Longtan and Deshan talk into the night. Longtan suggests bed. Deshan notices it is dark outside. Longtan hands him a candle and as soon as he grabs it, Longtan blows it out. It is dark inside too, spacious, vast. There is nothing in the way. For Deshan – the first day.

What you know, you know. It sort of ends there. Far more trustworthy is not knowing — not knowing the possibilities open beyond anything you can think or imagine. Life, not forced into a mold of knowing, is open, flexible and free, responsive to what is here.

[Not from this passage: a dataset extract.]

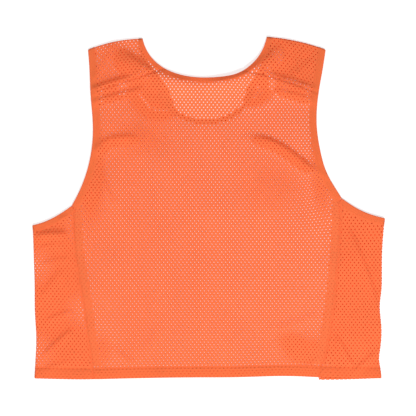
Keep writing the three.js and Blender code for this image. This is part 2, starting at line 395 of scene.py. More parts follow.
# Creases: height, half width, then the control points of the line of each one's steeper flank.
CREASES = (
    (9.2, 11.0, (-168, 304), (-116, 255), (-74, 238), (-4, 230)),
    (2.4, 8.0, (-168, 284), (-136, 262), (-106, 250)),
    (8.6, 10.5, (146, 306), (106, 262), (66, 241), (-12, 230)),
    (6.2, 7.5, (-214, 212), (-184, 234), (-118, 246)),
    (7.4, 8.5, (90, 253), (142, 240), (206, 216)),
    (3.8, 5.5, (-212, 195), (-184, 204), (-100, 226)),
    (4.2, 5.5, (120, 221), (160, 211), (206, 198)),
    (4.2, 8.0, (-210, 96), (-190, 146), (-116, 130)),
    (6.6, 7.5, (72, 134), (132, 134), (164, 96), (218, 60)),
    (6.0, 7.0, (-320, -40), (-284, -36), (-248, -42)),
    (2.4, 5.0, (-272, -14), (-252, -8)),
    (1.8, 5.0, (-310, -66), (-280, -58), (-250, -62)),
    (1.8, 6.0, (-308, -102), (-276, -86), (-244, -90)),
    (2.0, 6.0, (-304, -164), (-282, -130), (-260, -106)),
    (2.4, 5.0, (-298, -206), (-270, -190), (-244, -186)),
    (3.6, 5.5, (-306, -272), (-276, -238), (-242, -216)),
    (1.8, 5.0, (-302, -294), (-276, -280), (-246, -276)),
    (4.2, 6.0, (248, -24), (284, -88), (312, -208)),
    (4.2, 5.0, (228, -224), (248, -258), (266, -294)),
    (3.0, 4.5, (266, -294), (284, -284), (308, -258)),
    (1.6, 5.0, (180, -292), (204, -280), (228, -256)),
    (1.4, 6.0, (-178, -248), (-158, -262), (-130, -282)),
    (0.9, 7.0, (-124, -264), (-106, -238), (-82, -206)),
    (1.4, 7.0, (110, -222), (156, -204), (214, -184)),
    (1.4, 8.0, (-196, 82), (-182, 40), (-160, 0)),
    (1.4, 6.0, (-176, 298), (-196, 262), (-206, 230)),
    (1.4, 7.0, (148, 242), (178, 256), (200, 284)),
    (2.2, 4.0, (-224, -276), (-208, -290), (-194, -302)),
    (0.9, 9.0, (-120, 60), (-90, -30), (-60, -60)),
)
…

…to know the dark, go dark,
and find, too, the dark blooms and sings,
and is traveled by dark feet and dark wings. 

Feeling my Way

Two years ago I was talking with my father who was wondering what he would do upon the death of his second wife. He was 90, living in the country and alone. I could feel the urgency in his question, the mounting desperation and before I knew what I was saying, I said, “I can move here.” That was the first I was informed. I have since retired, moved from California, and my father died 5 months after my arrival in Kentucky. Now I live alone on Panola Ridge outside of Richmond, Kentucky. I take care of cows, horses and chickens, and I teach Zen. There are other koans about the dark, here’s one:

Don’t light a lamp—there’s no oil in the house.
It’s a shame to want a light.
I have a way to bless poverty:
Just feel your way along the wall.

We think we know, we want to know, but we do not. There is a blessing in this as we feel our way along. Life meets us, and we are in the right place.

Some Questions:

  1. Tell me about the tea lady: what was this tenjin, this mind kindle, she was serving up?
  2. Have you ever felt desperate for understanding? What is that like?
  3. Longtan says to Deshan, “Now you have Longtan right here.” What is Longtan up to? What is on offer? Where is this offer in your life?
  4. Deshan and Longtan exhaust tthe day, the darkness descends upon them. They move from sight, knowing, into the dark, not-knowing (in his verse on the koan, Wu-men says of Deshan, “Alas, he has lost his eyes.”) Is there a time in your life when it seemed that not knowing opened things up for you?
  5. Who is the “old master” that Deshan refers to?